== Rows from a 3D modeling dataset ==

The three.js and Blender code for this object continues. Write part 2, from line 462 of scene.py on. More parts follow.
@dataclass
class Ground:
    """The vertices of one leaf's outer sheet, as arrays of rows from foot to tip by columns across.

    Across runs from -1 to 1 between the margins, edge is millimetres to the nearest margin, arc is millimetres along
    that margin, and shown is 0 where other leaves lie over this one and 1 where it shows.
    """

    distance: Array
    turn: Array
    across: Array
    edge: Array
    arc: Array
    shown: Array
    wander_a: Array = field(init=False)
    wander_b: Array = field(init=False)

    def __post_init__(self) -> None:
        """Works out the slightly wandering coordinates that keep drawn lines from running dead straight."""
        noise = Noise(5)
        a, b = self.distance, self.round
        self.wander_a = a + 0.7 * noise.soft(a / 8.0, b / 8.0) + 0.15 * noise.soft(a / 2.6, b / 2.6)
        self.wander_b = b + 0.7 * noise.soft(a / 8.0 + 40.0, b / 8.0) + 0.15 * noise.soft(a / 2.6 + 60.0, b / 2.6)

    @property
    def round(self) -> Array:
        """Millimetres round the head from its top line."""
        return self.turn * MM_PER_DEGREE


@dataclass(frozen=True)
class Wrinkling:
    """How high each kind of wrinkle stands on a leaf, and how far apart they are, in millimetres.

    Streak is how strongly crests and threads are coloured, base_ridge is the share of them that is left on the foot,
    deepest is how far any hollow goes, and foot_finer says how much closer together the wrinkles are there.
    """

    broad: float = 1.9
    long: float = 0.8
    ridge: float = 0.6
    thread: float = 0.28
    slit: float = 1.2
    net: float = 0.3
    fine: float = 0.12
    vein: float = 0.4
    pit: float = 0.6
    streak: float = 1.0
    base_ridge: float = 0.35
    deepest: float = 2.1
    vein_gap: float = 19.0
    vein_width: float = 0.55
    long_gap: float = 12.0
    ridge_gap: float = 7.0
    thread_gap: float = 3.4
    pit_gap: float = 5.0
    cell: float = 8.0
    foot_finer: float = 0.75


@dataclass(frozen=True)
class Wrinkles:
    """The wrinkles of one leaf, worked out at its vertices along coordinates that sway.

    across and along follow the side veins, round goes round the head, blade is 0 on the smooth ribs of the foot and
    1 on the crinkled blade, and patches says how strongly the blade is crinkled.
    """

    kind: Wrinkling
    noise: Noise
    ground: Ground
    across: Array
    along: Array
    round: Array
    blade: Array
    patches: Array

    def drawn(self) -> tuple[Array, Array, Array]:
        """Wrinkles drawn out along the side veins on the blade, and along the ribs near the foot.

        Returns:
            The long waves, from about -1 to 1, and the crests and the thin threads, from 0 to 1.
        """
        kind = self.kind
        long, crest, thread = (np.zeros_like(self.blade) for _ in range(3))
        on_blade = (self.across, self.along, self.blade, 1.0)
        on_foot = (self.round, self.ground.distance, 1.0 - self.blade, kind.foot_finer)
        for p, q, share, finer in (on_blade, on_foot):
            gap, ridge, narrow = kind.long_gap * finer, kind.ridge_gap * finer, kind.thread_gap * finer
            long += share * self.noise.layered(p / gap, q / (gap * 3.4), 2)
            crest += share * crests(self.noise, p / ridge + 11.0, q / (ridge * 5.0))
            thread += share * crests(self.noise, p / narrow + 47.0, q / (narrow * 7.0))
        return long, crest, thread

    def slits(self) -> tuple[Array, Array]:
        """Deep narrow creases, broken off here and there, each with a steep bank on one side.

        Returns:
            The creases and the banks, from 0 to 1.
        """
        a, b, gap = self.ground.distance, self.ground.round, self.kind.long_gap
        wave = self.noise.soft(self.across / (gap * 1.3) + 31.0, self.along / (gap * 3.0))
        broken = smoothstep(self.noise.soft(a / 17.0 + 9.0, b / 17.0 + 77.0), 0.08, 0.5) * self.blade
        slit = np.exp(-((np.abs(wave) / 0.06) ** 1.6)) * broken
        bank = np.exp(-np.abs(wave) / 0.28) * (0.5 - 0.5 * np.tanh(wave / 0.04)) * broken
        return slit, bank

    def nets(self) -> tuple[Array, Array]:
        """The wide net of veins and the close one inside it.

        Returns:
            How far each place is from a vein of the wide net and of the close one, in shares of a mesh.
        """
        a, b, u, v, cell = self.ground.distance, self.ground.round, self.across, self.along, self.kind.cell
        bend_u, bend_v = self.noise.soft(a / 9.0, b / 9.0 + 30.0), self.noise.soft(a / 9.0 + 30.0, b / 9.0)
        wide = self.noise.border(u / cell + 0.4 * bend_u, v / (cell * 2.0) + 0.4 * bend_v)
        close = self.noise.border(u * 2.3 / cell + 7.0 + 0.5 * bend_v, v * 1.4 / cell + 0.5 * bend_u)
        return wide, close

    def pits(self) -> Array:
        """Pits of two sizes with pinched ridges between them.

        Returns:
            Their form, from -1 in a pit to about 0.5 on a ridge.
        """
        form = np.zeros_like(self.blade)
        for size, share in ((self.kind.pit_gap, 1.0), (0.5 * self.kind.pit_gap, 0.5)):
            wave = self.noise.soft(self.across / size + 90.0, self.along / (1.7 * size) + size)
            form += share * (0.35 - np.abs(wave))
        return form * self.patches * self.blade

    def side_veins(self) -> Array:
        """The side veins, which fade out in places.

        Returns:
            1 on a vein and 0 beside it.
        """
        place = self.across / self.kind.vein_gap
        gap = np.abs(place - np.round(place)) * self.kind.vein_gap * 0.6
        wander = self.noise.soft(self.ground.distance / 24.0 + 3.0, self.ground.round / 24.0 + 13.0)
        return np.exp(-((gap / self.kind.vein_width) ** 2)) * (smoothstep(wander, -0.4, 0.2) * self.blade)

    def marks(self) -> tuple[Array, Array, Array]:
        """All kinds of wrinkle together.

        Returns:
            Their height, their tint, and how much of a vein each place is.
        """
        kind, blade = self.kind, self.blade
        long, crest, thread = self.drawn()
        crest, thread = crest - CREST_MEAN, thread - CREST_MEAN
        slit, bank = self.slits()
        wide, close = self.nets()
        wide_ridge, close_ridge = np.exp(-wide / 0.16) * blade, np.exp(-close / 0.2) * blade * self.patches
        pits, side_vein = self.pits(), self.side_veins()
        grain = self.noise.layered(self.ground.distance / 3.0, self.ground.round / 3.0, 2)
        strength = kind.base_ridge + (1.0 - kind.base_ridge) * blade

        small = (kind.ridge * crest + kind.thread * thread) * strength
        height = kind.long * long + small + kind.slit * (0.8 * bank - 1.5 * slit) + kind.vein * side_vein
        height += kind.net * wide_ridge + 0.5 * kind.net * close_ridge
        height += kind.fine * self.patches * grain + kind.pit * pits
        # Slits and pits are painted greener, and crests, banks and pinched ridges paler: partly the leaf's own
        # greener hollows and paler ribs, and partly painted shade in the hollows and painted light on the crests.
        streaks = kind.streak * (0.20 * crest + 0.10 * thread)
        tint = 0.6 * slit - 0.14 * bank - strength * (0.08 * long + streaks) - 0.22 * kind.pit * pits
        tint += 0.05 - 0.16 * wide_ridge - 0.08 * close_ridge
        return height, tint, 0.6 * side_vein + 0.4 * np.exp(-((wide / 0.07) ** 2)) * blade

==

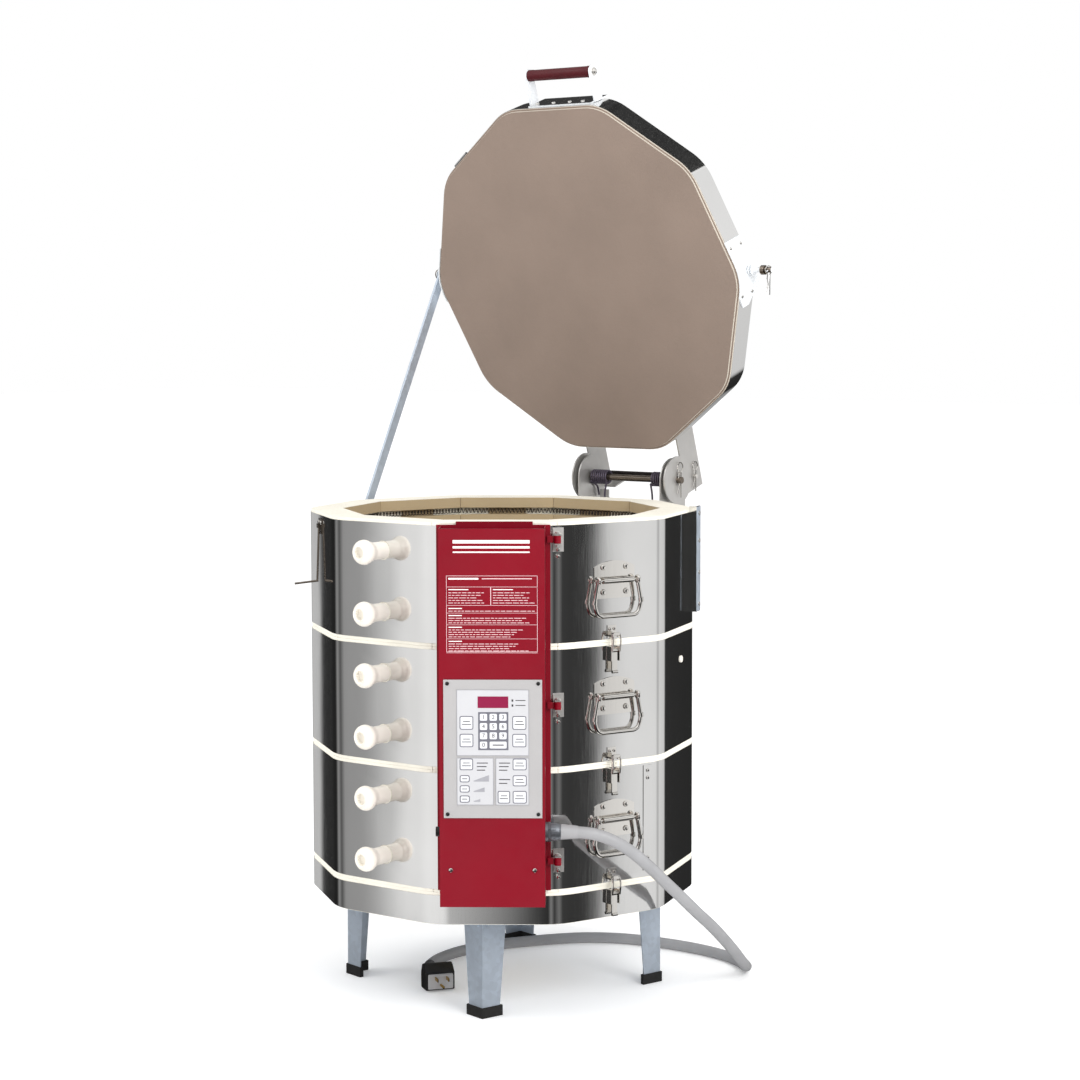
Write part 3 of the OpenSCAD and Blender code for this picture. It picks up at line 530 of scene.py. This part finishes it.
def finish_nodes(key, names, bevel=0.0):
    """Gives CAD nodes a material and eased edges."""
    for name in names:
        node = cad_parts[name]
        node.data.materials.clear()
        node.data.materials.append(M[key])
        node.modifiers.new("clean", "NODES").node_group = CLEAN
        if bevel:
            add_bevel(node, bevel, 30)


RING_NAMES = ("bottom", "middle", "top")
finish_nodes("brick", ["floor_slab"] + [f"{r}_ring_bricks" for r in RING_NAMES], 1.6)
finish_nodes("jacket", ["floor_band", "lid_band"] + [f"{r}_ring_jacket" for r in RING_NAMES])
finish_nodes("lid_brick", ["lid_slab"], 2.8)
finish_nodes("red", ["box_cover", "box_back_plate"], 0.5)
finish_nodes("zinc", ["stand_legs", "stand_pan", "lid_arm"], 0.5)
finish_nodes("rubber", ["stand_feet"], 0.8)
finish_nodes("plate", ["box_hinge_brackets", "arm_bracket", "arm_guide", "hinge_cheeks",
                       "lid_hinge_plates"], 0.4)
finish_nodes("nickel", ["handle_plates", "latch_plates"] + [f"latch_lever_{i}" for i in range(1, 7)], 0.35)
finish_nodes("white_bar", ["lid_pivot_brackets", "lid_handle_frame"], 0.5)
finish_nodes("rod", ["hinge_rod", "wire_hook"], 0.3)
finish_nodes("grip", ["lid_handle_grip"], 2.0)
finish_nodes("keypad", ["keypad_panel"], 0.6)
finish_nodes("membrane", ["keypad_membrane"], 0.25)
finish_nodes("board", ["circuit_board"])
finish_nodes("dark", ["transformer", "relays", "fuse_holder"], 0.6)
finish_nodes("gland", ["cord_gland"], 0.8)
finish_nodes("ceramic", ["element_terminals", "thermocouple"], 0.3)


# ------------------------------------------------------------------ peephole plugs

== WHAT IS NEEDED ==
Look over the records above and copy each line that includes the string "scene".

== ANSWER TO THIS PROBLEM ==
The three.js and Blender code for this object continues. Write part 2, from line 462 of scene.py on. More parts follow.
Write part 3 of the OpenSCAD and Blender code for this picture. It picks up at line 530 of scene.py. This part finishes it.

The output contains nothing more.